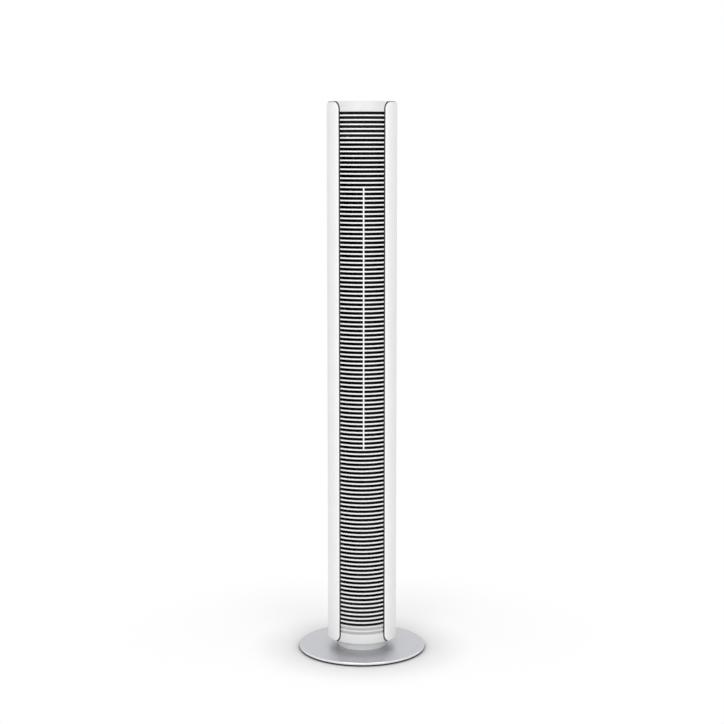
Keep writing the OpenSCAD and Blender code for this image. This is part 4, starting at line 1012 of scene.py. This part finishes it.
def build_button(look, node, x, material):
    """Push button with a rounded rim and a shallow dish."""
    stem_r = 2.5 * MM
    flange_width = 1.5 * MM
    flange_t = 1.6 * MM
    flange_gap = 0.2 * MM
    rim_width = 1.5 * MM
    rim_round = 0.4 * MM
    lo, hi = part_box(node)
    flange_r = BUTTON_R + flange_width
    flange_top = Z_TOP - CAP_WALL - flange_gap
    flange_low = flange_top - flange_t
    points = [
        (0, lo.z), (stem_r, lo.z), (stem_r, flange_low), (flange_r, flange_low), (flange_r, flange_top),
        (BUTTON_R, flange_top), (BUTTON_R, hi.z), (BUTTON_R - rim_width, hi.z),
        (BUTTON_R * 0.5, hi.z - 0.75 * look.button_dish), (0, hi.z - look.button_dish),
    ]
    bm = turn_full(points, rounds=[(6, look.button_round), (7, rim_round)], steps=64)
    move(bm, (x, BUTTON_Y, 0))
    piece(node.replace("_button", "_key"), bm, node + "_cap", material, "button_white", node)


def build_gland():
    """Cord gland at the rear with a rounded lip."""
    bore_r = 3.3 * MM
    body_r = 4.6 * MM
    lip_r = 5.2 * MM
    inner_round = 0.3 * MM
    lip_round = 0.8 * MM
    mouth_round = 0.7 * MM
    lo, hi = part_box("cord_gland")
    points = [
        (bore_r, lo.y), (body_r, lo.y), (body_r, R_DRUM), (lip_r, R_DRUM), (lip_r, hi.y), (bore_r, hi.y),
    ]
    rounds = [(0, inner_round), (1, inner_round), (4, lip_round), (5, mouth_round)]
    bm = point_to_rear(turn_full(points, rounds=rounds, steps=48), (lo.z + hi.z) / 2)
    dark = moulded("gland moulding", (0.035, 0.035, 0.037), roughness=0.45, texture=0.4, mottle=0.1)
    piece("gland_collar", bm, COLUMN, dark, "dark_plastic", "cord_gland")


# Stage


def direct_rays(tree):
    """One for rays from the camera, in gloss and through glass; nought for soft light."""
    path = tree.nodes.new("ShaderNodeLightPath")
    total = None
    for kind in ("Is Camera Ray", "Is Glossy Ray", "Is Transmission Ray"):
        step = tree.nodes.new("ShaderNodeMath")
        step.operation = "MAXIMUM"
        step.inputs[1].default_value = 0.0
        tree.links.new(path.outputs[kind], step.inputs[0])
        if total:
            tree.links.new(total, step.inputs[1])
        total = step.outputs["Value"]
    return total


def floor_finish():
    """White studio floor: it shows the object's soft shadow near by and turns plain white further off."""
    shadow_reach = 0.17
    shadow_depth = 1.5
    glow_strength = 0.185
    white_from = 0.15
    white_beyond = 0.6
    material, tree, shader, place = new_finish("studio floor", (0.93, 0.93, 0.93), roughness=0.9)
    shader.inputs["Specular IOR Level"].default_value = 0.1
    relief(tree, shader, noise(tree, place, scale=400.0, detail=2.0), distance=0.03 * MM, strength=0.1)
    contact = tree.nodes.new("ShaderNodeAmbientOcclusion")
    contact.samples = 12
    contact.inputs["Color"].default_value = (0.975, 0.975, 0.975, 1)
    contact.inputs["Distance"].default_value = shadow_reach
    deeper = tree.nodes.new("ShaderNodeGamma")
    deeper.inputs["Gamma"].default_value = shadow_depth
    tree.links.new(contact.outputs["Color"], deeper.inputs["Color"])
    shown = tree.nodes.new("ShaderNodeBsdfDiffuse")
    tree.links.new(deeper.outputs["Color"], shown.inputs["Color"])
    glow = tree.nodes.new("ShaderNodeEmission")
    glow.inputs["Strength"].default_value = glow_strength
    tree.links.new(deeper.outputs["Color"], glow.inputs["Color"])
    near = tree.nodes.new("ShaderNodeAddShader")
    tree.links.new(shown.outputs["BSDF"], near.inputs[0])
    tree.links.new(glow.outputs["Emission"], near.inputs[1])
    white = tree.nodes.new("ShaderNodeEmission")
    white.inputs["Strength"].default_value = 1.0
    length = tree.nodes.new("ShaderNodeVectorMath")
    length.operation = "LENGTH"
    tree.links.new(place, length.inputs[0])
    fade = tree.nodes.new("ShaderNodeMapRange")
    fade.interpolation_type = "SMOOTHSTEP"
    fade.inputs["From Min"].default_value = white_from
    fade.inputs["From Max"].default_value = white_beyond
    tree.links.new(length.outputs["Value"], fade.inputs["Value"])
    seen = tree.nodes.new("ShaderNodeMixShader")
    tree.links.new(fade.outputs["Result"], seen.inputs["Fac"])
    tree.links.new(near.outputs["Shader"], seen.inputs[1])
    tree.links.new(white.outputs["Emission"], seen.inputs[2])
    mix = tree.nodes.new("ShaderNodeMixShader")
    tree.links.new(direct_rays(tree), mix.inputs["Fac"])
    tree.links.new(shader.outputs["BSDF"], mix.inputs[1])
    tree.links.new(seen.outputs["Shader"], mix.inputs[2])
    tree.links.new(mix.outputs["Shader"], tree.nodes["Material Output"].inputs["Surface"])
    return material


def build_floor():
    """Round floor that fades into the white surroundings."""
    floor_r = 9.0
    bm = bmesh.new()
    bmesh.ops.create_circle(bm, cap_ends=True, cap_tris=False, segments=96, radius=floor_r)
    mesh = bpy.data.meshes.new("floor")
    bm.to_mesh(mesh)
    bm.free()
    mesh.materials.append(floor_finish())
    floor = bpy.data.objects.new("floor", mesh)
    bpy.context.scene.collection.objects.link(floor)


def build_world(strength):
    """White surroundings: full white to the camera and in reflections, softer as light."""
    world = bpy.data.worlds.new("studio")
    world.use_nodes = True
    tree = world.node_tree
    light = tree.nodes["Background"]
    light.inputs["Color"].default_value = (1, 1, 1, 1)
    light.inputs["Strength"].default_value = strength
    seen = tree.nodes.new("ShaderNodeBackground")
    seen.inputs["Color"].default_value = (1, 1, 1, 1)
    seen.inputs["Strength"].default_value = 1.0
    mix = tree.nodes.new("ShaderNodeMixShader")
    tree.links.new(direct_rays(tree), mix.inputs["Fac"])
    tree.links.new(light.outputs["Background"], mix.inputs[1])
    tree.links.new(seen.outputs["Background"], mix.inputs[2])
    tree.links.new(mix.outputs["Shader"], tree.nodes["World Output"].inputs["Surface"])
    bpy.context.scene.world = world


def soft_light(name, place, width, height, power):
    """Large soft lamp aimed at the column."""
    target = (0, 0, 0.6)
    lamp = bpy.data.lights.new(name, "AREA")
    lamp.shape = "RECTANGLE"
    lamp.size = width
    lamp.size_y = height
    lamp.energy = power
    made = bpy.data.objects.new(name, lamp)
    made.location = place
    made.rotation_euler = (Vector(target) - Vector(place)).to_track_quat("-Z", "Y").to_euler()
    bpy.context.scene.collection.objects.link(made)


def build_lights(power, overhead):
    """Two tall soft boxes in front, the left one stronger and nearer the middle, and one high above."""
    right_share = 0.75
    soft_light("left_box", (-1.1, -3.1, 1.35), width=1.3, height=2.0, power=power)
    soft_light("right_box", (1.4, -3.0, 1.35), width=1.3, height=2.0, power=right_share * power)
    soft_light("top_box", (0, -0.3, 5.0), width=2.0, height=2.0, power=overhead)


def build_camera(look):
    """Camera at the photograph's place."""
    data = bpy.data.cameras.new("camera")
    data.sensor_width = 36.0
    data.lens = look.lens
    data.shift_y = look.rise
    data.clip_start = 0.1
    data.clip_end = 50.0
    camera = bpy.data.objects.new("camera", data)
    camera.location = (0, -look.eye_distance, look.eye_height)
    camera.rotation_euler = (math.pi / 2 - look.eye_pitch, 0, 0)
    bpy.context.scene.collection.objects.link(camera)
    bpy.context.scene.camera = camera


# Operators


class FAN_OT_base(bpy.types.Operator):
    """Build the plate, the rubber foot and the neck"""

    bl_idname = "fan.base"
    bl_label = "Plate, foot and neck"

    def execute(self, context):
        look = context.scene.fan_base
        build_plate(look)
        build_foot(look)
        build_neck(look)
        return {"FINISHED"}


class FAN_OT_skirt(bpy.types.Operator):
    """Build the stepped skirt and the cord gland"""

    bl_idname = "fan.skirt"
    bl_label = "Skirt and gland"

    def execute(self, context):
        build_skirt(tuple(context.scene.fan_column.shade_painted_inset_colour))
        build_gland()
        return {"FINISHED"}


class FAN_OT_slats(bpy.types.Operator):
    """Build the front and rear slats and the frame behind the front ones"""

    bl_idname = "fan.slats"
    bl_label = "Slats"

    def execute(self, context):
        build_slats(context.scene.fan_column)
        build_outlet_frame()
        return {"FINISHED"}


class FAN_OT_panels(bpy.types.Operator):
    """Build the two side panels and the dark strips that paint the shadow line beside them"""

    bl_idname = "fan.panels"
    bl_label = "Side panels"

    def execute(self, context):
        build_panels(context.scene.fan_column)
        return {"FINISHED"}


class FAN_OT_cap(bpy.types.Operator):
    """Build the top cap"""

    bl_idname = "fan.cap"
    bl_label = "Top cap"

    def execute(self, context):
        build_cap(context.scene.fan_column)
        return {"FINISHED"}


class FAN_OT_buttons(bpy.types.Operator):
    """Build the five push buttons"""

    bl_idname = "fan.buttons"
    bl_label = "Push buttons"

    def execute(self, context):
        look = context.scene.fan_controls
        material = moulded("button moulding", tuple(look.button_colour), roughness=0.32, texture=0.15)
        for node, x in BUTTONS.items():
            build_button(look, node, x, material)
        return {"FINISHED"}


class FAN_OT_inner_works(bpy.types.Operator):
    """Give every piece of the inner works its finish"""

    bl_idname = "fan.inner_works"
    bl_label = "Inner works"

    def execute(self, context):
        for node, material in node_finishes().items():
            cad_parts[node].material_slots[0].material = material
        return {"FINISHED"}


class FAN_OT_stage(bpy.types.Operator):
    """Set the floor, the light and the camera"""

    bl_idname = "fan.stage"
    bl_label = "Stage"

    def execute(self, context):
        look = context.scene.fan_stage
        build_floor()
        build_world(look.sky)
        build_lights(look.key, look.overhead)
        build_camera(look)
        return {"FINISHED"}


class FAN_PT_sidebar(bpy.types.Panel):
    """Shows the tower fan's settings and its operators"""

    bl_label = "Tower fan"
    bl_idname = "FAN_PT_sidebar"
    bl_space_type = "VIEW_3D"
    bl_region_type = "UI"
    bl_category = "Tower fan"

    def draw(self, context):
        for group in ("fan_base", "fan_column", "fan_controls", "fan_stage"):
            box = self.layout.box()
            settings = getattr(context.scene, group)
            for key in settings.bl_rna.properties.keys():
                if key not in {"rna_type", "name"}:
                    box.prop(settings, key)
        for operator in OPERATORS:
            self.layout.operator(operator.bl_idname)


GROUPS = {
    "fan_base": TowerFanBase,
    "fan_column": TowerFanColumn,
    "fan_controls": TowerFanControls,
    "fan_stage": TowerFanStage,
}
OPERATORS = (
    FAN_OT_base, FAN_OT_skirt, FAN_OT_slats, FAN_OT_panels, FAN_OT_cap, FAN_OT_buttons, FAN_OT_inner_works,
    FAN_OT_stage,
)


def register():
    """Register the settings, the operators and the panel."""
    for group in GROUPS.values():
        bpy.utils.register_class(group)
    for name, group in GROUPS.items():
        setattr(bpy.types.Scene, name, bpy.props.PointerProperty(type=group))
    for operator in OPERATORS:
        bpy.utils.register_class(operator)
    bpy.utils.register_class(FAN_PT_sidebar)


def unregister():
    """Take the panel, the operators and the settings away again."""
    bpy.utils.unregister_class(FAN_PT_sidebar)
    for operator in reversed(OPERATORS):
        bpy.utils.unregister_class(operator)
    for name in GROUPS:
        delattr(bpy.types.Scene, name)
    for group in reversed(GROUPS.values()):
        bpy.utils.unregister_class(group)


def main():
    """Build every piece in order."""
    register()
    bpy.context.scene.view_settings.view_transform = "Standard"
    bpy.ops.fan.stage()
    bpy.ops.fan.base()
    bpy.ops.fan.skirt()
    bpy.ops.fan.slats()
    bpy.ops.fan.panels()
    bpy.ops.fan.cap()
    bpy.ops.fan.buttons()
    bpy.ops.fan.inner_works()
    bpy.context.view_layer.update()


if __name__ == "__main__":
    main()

+---+

■ **Your instructions**
The lines above from the one containing "cad_parts[node].material_slots[0].material = material" through the one containing "the tower fan's" are to be set down exactly, and no others.

■ **Result of the task**
            cad_parts[node].material_slots[0].material = material
        return {"FINISHED"}


class FAN_OT_stage(bpy.types.Operator):
    """Set the floor, the light and the camera"""

    bl_idname = "fan.stage"
    bl_label = "Stage"

    def execute(self, context):
        look = context.scene.fan_stage
        build_floor()
        build_world(look.sky)
        build_lights(look.key, look.overhead)
        build_camera(look)
        return {"FINISHED"}


class FAN_PT_sidebar(bpy.types.Panel):
    """Shows the tower fan's settings and its operators"""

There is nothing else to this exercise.